Pleased that we agree about this. Notably others who write about “the evolution of the soul” (e.g. Swinburne) would disagree, or at least with the version I am suggesting, which limits the concept of “evolution” more than they are ready to accept. Spiritual shrinkage is a real problem for evolutionary anthropology, as seen in Dunbar’s “strictly scientific” (read: naturalistic) approach to human origins.
It may need to be added to your statement for some, that this extends to the same case for origins as for processes. Iow, not just over time “after Creation”, but also “at/during Creation”, the “imago Dei” did not ‘evolve’ into existence in the first place – it was instead a “direct creative act”, an “extension” if you will. A major, still lingering problem in N. America, unfortunately, is that this language of speaking about a “direct creative act” has been highjacked by evangelical Protestants and is now called “creationism”. That needs to change. Is this what you are working on to help change?
“Between the creation of “Adam and Eve” and the moment at the end of Noah’s flood when God makes all the millions of Homo sapiens creatures in the image of God (Genesis 9:3-6), God made a number of Homo sapiens creatures dwelling “outside the Garden” to human beings in the image of God, who then got married and had children with those living “inside the Garden”.”
Yes, this assumption is still “live” on the table, afaik. In the Catholic tradition, the philosopher in Minnesota Ken Kemp has addressed this, as has Dennis Bonnette, as surely you are already aware.
“This assumption is supported by the episode of the “sons of God” in Genesis 6:2-4.”
Perhaps in part (re: assumption), though that passage imho does not assume polygenism. Can we confirm that between us?

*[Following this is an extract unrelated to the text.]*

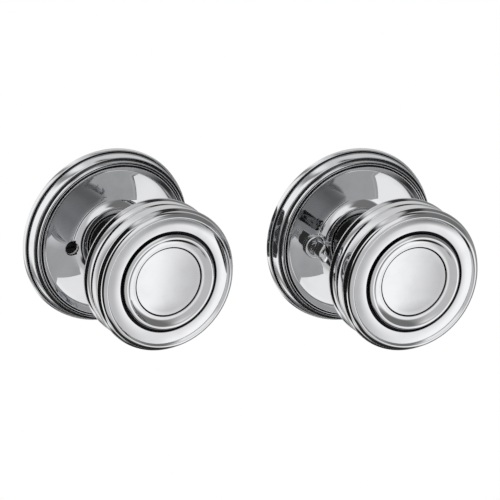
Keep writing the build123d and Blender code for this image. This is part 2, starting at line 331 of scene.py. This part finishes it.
def spinGroup():
    # a grid with a row for each point of the outline, wrapped round the y axis
    tree, ids, given = newGroup("spin an outline", {
        "Outline": "Geometry", "Steps round": "Int", "Finish": "Material"}, "Turned piece")
    size = node(tree, "GeometryNodeAttributeDomainSize")
    put(size.inputs[0], given["Outline"])
    columns = maths(tree, "ADD", given["Steps round"], 1.0)
    grid = node(tree, "GeometryNodeMeshGrid")
    put(grid.inputs["Vertices X"], size.outputs["Point Count"])
    put(grid.inputs["Vertices Y"], columns)
    index = node(tree, "GeometryNodeInputIndex").outputs[0]
    row = maths(tree, "DIVIDE", maths(tree, "ADD", index, 0.5), columns)
    row = maths(tree, "FLOOR", row)
    column = maths(tree, "SUBTRACT", index, maths(tree, "MULTIPLY", row, columns))
    angle = maths(tree, "DIVIDE", column, given["Steps round"])
    angle = maths(tree, "MULTIPLY", angle, 2 * math.pi)
    sample = node(tree, "GeometryNodeSampleIndex", data_type="FLOAT_VECTOR")
    put(sample.inputs["Geometry"], given["Outline"])
    put(sample.inputs["Value"], node(tree, "GeometryNodeInputPosition").outputs[0])
    put(sample.inputs["Index"], row)
    parts = node(tree, "ShaderNodeSeparateXYZ")
    put(parts.inputs[0], sample.outputs["Value"])
    radius, height = parts.outputs[:2]
    place = node(tree, "ShaderNodeCombineXYZ")
    put(place.inputs[0], maths(tree, "MULTIPLY", radius, maths(tree, "COSINE", angle)))
    put(place.inputs[1], height)
    put(place.inputs[2], maths(tree, "MULTIPLY", radius, maths(tree, "SINE", angle)))
    move = node(tree, "GeometryNodeSetPosition")
    put(move.inputs["Geometry"], grid.outputs["Mesh"])
    put(move.inputs["Position"], place.outputs[0])
    merge = node(tree, "GeometryNodeMergeByDistance")
    merge.inputs["Distance"].default_value = 1e-7
    put(merge.inputs["Geometry"], move.outputs[0])
    endGroup(tree, smoothed(tree, merge.outputs[0]), given["Finish"])
    return tree, ids


def wireGroup():
    tree, ids, given = newGroup("wire along a path", {
        "Path": "Geometry", "Wire radius": "Float", "Steps round": "Int", "Finish": "Material"},
        "Wire")
    curve = node(tree, "GeometryNodeMeshToCurve")
    put(curve.inputs["Mesh"], given["Path"])
    section = node(tree, "GeometryNodeCurvePrimitiveCircle")
    put(section.inputs["Resolution"], given["Steps round"])
    put(section.inputs["Radius"], given["Wire radius"])
    swept = node(tree, "GeometryNodeCurveToMesh")
    put(swept.inputs["Curve"], curve.outputs[0])
    put(swept.inputs["Profile Curve"], section.outputs["Curve"])
    swept.inputs["Fill Caps"].default_value = True
    endGroup(tree, smoothed(tree, swept.outputs[0]), given["Finish"])
    return tree, ids


def threadGroup():
    # pushes the wall of a turned piece in and out along a helix between two heights
    tree, ids, given = newGroup("screw thread", {
        "Turned piece": "Geometry", "Pitch": "Float", "Depth": "Float", "From": "Float",
        "To": "Float", "Bore": "Float", "Finish": "Material"}, "Threaded piece")
    parts = node(tree, "ShaderNodeSeparateXYZ")
    put(parts.inputs[0], node(tree, "GeometryNodeInputPosition").outputs[0])
    x, y, z = parts.outputs
    h = maths(tree, "MULTIPLY", y, -1.0)
    turn = maths(tree, "DIVIDE", maths(tree, "ARCTAN2", z, x), 2 * math.pi)
    phase = maths(tree, "SUBTRACT", maths(tree, "DIVIDE", h, given["Pitch"]), turn)
    wave = maths(tree, "MULTIPLY", maths(tree, "PINGPONG", phase, 0.5), 2.0)
    depth = maths(tree, "MULTIPLY", wave, given["Depth"])
    lead = maths(tree, "MULTIPLY", given["Pitch"], 1.5)
    rising = spread(tree, maths(tree, "SUBTRACT", h, given["From"]), 0.0, 1.0, 0.0, lead)
    falling = spread(tree, maths(tree, "SUBTRACT", given["To"], h), 0.0, 1.0, 0.0, lead)
    depth = maths(tree, "MULTIPLY", depth, maths(tree, "MULTIPLY", rising, falling))
    squares = maths(tree, "ADD", maths(tree, "MULTIPLY", x, x), maths(tree, "MULTIPLY", z, z))
    r = maths(tree, "SQRT", squares)
    off = maths(tree, "ABSOLUTE", maths(tree, "SUBTRACT", r, given["Bore"]))
    wall = maths(tree, "LESS_THAN", off, 1e-5)
    share = maths(tree, "MULTIPLY", depth, wall)
    share = maths(tree, "DIVIDE", share, maths(tree, "MAXIMUM", r, 1e-6))
    push = node(tree, "ShaderNodeCombineXYZ")
    put(push.inputs[0], maths(tree, "MULTIPLY", x, share))
    put(push.inputs[2], maths(tree, "MULTIPLY", z, share))
    move = node(tree, "GeometryNodeSetPosition")
    put(move.inputs["Geometry"], given["Turned piece"])
    put(move.inputs["Offset"], push.outputs[0])
    endGroup(tree, move.outputs[0], given["Finish"])
    return tree, ids


spin, spinIds = spinGroup()
wire, wireIds = wireGroup()
thread, threadIds = threadGroup()


def lineMesh(name, spots):
    mesh = bpy.data.meshes.new(name)
    mesh.from_pydata(spots, [(i, i + 1) for i in range(len(spots) - 1)], [])
    return mesh


def turnedMesh(name, outline, finish, soft=0.05, steps=160, turn=6.0, longest=1.5):
    # the dense outline is handed back too, for the normals
    path = finePath(outline, soft)
    drawn = lineMesh(name, [(r * mm, -h * mm, 0) for r, h in keptPoints(path, turn, longest)])
    mesh = runGroup(spin, spinIds, drawn, {"Steps round": steps, "Finish": finish})
    # one face tells whether all of them look outwards
    probe = mesh.polygons[len(mesh.polygons) // 3]
    x, y, z = probe.center / mm
    r = math.hypot(x, z)
    nearest = np.argmin(np.hypot(path[:, 0] - r, path[:, 1] + y))
    run = path[min(nearest + 1, len(path) - 1)] - path[max(nearest - 1, 0)]
    if probe.normal.dot(Vector((run[1] * x / r, run[0], run[1] * z / r))) < 0:
        mesh.flip_normals()
    return mesh, path


def carved(mesh, cutters, operation="DIFFERENCE"):
    # the cutters are used up
    held = linked(mesh, "blank")
    for number, cutter in enumerate(cutters):
        carving = held.modifiers.new("carve %d" % number, "BOOLEAN")
        carving.operation = operation
        carving.solver = "EXACT"
        carving.object = cutter
    result = bakedMesh(held)
    for cutter in cutters:
        bpy.data.objects.remove(cutter)
    return result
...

To some people, this passage makes it appear that there could have been multiple “origin stories” for humanity in different geographical locations. Pope Pius XII in 1950 specifically addressed “polygenesis” in the Encyclical Humani Generis as unacceptable teaching. The “episode of the 'sons of God” you speak of thus is a monogenesis Abrahamic account of human beings, is it not? Thanks for any attempt at clarification.